Like so many other fans, I recently got caught up in Target’s Jason Wu-mania. I scoured the web for previews of the collection, picking out my favorite options, and because I had been burned before by Target’s designer collaborations (see the Missoni site-crash debacle), I set my alarm for 4 a.m. Arizona time on February 5 to pick up a few of those favorites. Apparently 4 a.m. wasn’t early enough, because intel from Target Style on Facebook and Twitter tipped off super-eager shoppers like me to the early and systematic release of items beginning at about 11 p.m. The whole release was so gamed, I felt like I was calling into the Nintendo hotline in the mid-’80s looking for cheats on how to save the Princess in Super Mario Bros.
So there I was, frantically updating my feeds and refreshing my browser to see what items were available: I see a dress for sale! Now there’s a cat t-shirt! I felt anxious and aggressive — and more than a little silly — as I piled items into my cart for about an hour, until the entire collection was available online. I went all-in and bought everything in my size that looked even remotely cute, reasoning I could just take back the items that didn’t work. It was a pretty smart system, I must say, because the stores were already picked over by the time we got there about noon on Sunday.

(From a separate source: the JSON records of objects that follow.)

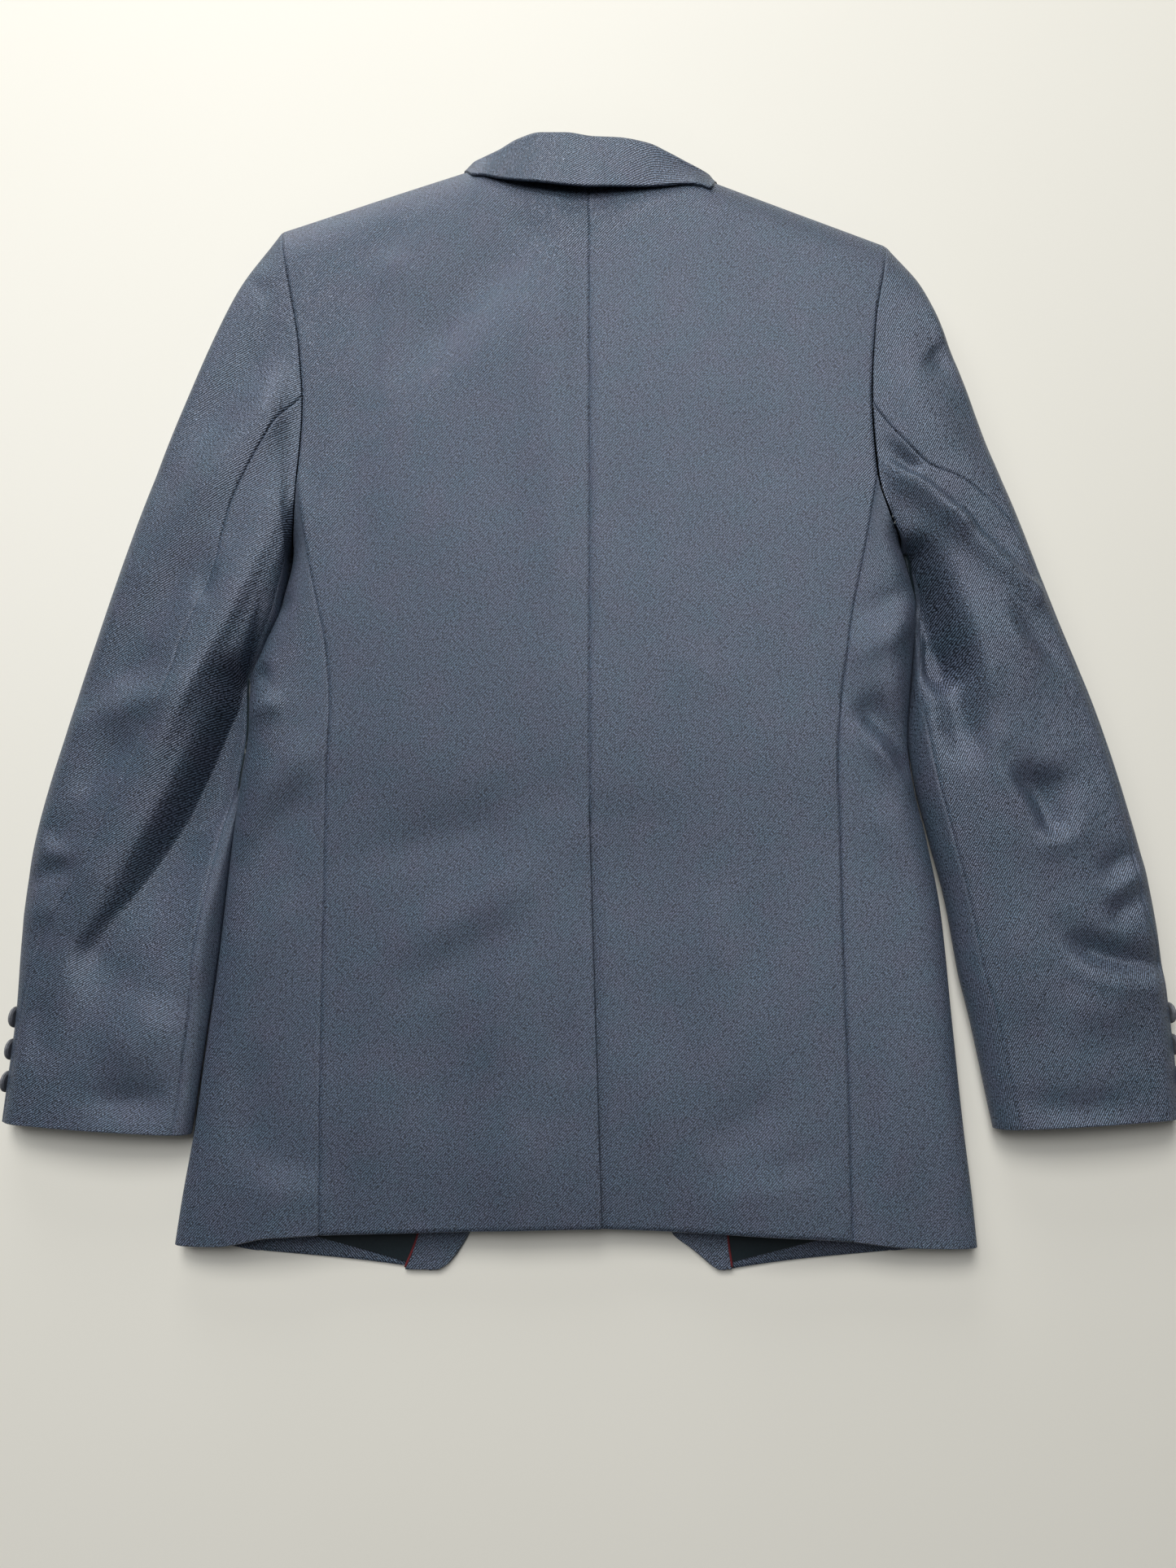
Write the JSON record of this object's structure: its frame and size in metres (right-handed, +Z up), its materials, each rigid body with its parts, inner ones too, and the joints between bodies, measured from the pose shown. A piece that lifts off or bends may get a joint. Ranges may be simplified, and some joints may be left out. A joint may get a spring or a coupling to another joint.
{
  "type": "blazer",
  "caption": "Men's single-breasted wool twill blazer laid flat face down, with vented back, two-piece sleeves and turned-down collar.",
  "frame": {"origin": "on the surface that the blazer lies on, on the centre line, midway between the two front buttons, at the underside of the left front", "axes": "+Z up through the back, +Y towards the collar, +X towards the wearer's right"},
  "size_m": [0.8398, 0.8316, 0.0463],
  "materials": {
    "wool": "matt blue-grey heathered wool twill",
    "satin": "dark teal satin lining",
    "horn": "dark grey-brown horn-effect resin"
  },
  "bodies": {
    "root": {"back_left": "wool", "side_left": "wool", "front_left": "wool", "lapel_left": "wool", "collar_end_left": "wool", "facing_left": "wool", "top_sleeve_left": "wool", "under_sleeve_left": "wool", "lining_left": "satin", "cuff_button_left_1": "horn", "cuff_button_left_2": "horn", "cuff_button_left_3": "horn", "back_right": "wool", "side_right": "wool", "front_right": "wool", "lapel_right": "wool", "collar_end_right": "wool", "facing_right": "wool", "top_sleeve_right": "wool", "under_sleeve_right": "wool", "lining_right": "satin", "cuff_button_right_1": "horn", "cuff_button_right_2": "horn", "cuff_button_right_3": "horn", "collar": "wool", "front_button_1": "horn", "front_button_2": "horn"}
  },
  "joints": []
}
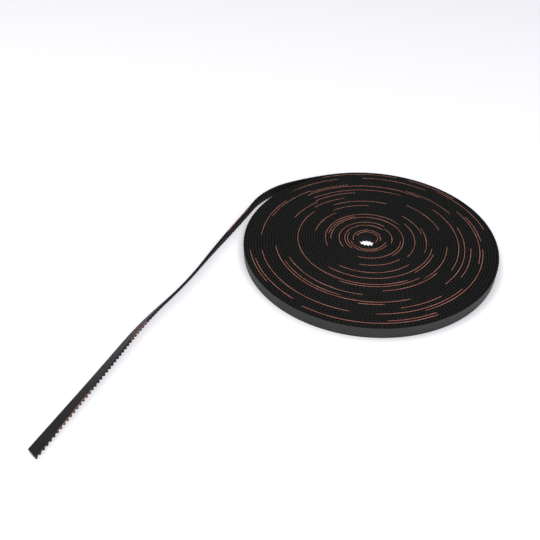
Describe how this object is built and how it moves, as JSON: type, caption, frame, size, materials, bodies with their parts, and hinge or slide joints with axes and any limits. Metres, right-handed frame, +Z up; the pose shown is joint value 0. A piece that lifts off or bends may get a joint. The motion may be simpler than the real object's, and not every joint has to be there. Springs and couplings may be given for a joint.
{
  "type": "timing belt",
  "caption": "Open-ended rubber timing belt wound into a flat coil, with its free end peeled off, twisted and laid on the table.",
  "frame": {"origin": "axis of the coil, at the surface it lies on", "axes": "+Z up along the coil's axis and the belt's width; +X to the right and +Y away, seen from the front, so the free end comes towards -X and -Y"},
  "size_m": [0.2145, 0.1923, 0.0062],
  "materials": {
    "rubber": "matte moulded back, ground smooth",
    "facing": "fine black nylon weave",
    "cords": "twisted glass fibre, red-brown dip"
  },
  "bodies": {
    "coil": {"coil_rubber": "rubber", "coil_facing": "facing", "coil_cords": "cords"},
    "tail_1": {"tail_1_rubber": "rubber", "tail_1_facing": "facing", "tail_1_cords": "cords"},
    "tail_2": {"tail_2_rubber": "rubber", "tail_2_facing": "facing", "tail_2_cords": "cords"},
    "tail_3": {"tail_3_rubber": "rubber", "tail_3_facing": "facing", "tail_3_cords": "cords"},
    "tail_4": {"tail_4_rubber": "rubber", "tail_4_facing": "facing", "tail_4_cords": "cords"},
    "tail_5": {"tail_5_rubber": "rubber", "tail_5_facing": "facing", "tail_5_cords": "cords"},
    "tail_6": {"tail_6_rubber": "rubber", "tail_6_facing": "facing", "tail_6_cords": "cords"},
    "tail_7": {"tail_7_rubber": "rubber", "tail_7_facing": "facing", "tail_7_cords": "cords"},
    "tail_8": {"tail_8_rubber": "rubber", "tail_8_facing": "facing", "tail_8_cords": "cords"}
  },
  "joints": [
    {"name": "bend_1", "type": "hinge", "parent": "coil", "child": "tail_1", "pos_m": [-0.01192, 0.06644, 0.003], "axis": [-0.0001, 0.0003, -1], "range_deg": [0, 25], "stiffness_Nm_per_rad": 0.0005},
    {"name": "bend_2", "type": "hinge", "parent": "tail_1", "child": "tail_2", "pos_m": [-0.04042, 0.05797, 0.00305], "axis": [-0.0204, 0.0482, -0.9986], "range_deg": [0, 25], "stiffness_Nm_per_rad": 0.0005},
    {"name": "bend_3", "type": "hinge", "parent": "tail_2", "child": "tail_3", "pos_m": [-0.06182, 0.03784, 0.00315], "axis": [-0.2013, 0.1004, -0.9744], "range_deg": [0, 25], "stiffness_Nm_per_rad": 0.0005},
    {"name": "bend_4", "type": "hinge", "parent": "tail_3", "child": "tail_4", "pos_m": [-0.0755, 0.01114, 0.00316], "axis": [-0.2735, 0.1439, -0.9511], "range_deg": [0, 25], "stiffness_Nm_per_rad": 0.0005},
    {"name": "bend_5", "type": "hinge", "parent": "tail_4", "child": "tail_5", "pos_m": [-0.089, -0.01565, 0.00307], "axis": [-0.4773, 0.2302, -0.848], "range_deg": [0, 25], "stiffness_Nm_per_rad": 0.0005},
    {"name": "bend_6", "type": "hinge", "parent": "tail_5", "child": "tail_6", "pos_m": [-0.10393, -0.04164, 0.0029], "axis": [-0.5547, 0.3742, -0.7431], "range_deg": [0, 25], "stiffness_Nm_per_rad": 0.0005},
    {"name": "bend_7", "type": "hinge", "parent": "tail_6", "child": "tail_7", "pos_m": [-0.11863, -0.06775, 0.00254], "axis": [-0.7439, 0.3429, -0.5736], "range_deg": [0, 25], "stiffness_Nm_per_rad": 0.0005},
    {"name": "bend_8", "type": "hinge", "parent": "tail_7", "child": "tail_8", "pos_m": [-0.13149, -0.09486, 0.00217], "axis": [-0.8146, 0.3973, -0.4226], "range_deg": [0, 25], "stiffness_Nm_per_rad": 0.0005}
  ]
}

I waited a week for my Wu to arrive, during which time my enthusiasm had started to wane. Online chatter that week indicated that sizes ran big; I had gambled the wrong way and ordered up in case it ran small. So I was already pretty sure much of my purchases would not fit, which ended up being the case. I ordered a total of 13 items ranging from dresses to handbags to sweaters, and I ended up with only two: the navy cuffed shorts and navy circle print scarf.
Between the large — freakishly large in some cases — sizing and the strange cut of a few of the items, Jason Wu for Target ended up being a huge bust for me. It wasn’t much of a surprise, as I have had similar experiences with designer discount collaborations in the past, but it was a bit of a disappointment. Designer collaborations are ingenious in their promise to bring high fashion to the masses; Target, in particular, does a fantastic job of getting regular Janes like me to buy into the illusion that we can get something special for the same price as an everyday Mossimo sweater. But as is usually the case, you get what you paid for.
As a lover of fashion, I’m a sucker for big-name designers. I fawn over the beautiful garments that grace the runways at Fashion Week, and I long for the day I might wear one. But I think I’m done trying to emulate that through designer collaborations with discount retailers. For my money, I’d rather stick with mid-range retailers like J. Crew who consistently turn out high-quality fashions at relatively reasonable prices.
That said, I will approach the upcoming Marni for H&M line with cautious optimism. The lookbook is more than promising — especially the geometric blue print and funky metallic pumps below — but I’ve been down this road before. No more setting my alarm. I’ll hedge my bets in stores or online the week of March 8.